To date, I've been working 2 jobs while doing my best to effectively prep for long course events. Things are going to get a lot easier come June when I finally end my teaching career and will be free to focus 100% of my efforts upon my coaching business (I'm currently training 30 athletes) and my own training & racing. However, the success that I've experienced athletically despite my juggling act and limited training time has reinforced something that I've always believed to be true about training for triathlon: Sometimes, less is more.
I could ramble on and on about how important it is to find the optimal balance between stress (hard training) and recovery (active or passive) and how this balance, ultimately, will vary from individual to individual. There's no disputing the fact that in order to compete with a high degree of success, you have to consistently get out there and bust your ass week in, week out for months on end. However... when scrolling through the message boards and reading up on what some age group and elite triathletes lay down training wise on a daily/week-to-week basis, I begin to ask myself whether the majority of triathletes out there are in this sport to see how fast they can get or to simply see how much training they can subject their bodies to on a weekly basis.
I look back to the 1996 running of the Hawaii Ironman. On that day, we saw Luc Van Lierde, a man who had never run further than 30k in training or racing, catch uber biker Thomas Hellriegel in the late stages of the marathon. Luc not only won the race that day, but set the new course record (formerly held by the legendary Mark Allen) in his first attempt at the Ironman. Less than 1 year later, he went on to set the "world best" mark for the Ironman distance: 7:50; a mark that still stands to this day. Luc's record at Roth, Germany in 1997 included the fastest swim (44 min) and run (2:36) splits ever recorded.

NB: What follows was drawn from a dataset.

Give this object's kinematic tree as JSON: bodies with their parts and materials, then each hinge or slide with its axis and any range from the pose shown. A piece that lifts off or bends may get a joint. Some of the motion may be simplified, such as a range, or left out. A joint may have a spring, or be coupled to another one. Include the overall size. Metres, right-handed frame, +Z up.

What impressed me most about Luc Van Lierde was his approach towards training for long course triathlon. In contrast to what athletes like Hellriegel were laying down (i.e. 800 miles per week on the bike + full run and swim loads!!!) his coach, exercise physiologist Jan Olbrect, believed that when it came to training, the goal should be to execute the LEAST amount of training necessary in order to achieve the best possible result on race day.
Any moron can go out and hammer themselves into the ground with heavy training volume day in, day out. Do this for a few months on end, taper down for a 3 or 4 weeks, and then presto: As long as you're not overly broken down, injured or sick, you'll cross the finish line and will be able to call yourself an Ironman.
Van Lierde purportedly utilized an Ironman build up that consisted of 20 - 30k swimming, 500k cycling and 90k running each week; totals that are far lower than what most pros, and even some age group triathletes record on a weekly basis when prepping for an Ironman. His total training volume, in hours, was somewhere around 27/week. Key training sessions reflected the exact stress he would subject his body to on race day. All "junk" mileage was removed from the plan. Training intensities were precisely established after blood lactate testing and analysis. His approach was nothing short of perfect.
This scientific/quality over quantity approach to long course training is what initially and continues to inspire me as both coach and athlete. Thanks to the Internet, I've had a chance to compare my own training against that of some of the top pros. Bottom line is that I'm equaling, or out splitting the times being recorded on the bike and run fronts by guys who:
- Are vastly superior to me, genetically/talent wise
- Don't have to work/can train all day
- Train 30 - 50% more than I do
I don't live at altitude. I don't have any sponsors paying my way. I don't have the god given talent... But I do have a training plan, and I'm starting to believe that in many ways, it's superior to anything that my competition is following.
We'll see: Less than 4 months until theory and practice collide.